Ingredients Jump to Instructions ↓

  1. 1 cup fresh broccoli florets

  2. 1 cup fresh cauliflower florets

  3. 1 tablespoon butter

  4. 1 teaspoon salt

  5. 1 (32 ounce) package seashell pasta

  6. 1 (16 ounce) bottle Italian-style salad dressing

  7. 1 cup shredded carrots

  8. 2 cucumbers, diced

  9. 3 tomatoes, diced

  10. 8 ounces shredded Cheddar cheese

Instructions Jump to Ingredients ↑

  1. Steam broccoli and cauliflower florets until tender. Place broccoli and cauliflower in a large bowl, toss with butter and salt.

  2. Bring a large pot of salted water to a boil. Stir in the macaroni and return the water to a boil. Let cook until the noodles are al dente, drain well.
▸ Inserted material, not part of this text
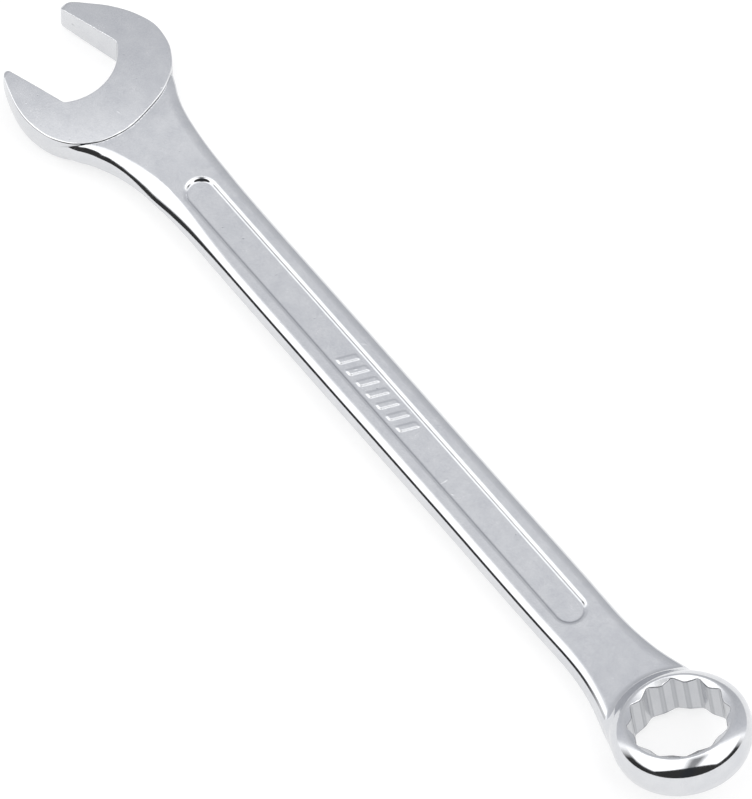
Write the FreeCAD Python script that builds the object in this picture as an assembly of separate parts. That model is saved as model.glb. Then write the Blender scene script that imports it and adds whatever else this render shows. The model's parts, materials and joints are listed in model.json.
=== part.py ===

  3. In a large mixing bowl, mix the Italian dressing with the hot macaroni. Next, mix in the carrots, cucumbers, tomatoes, broccoli, and cauliflower. Cover the bowl and refrigerate for 30 minutes.

  4. After the pasta and vegetables have been chilling for 30 minutes, stir in the cheese. Return the bowl to the refrigerator for another 30 to 45 minutes before serving.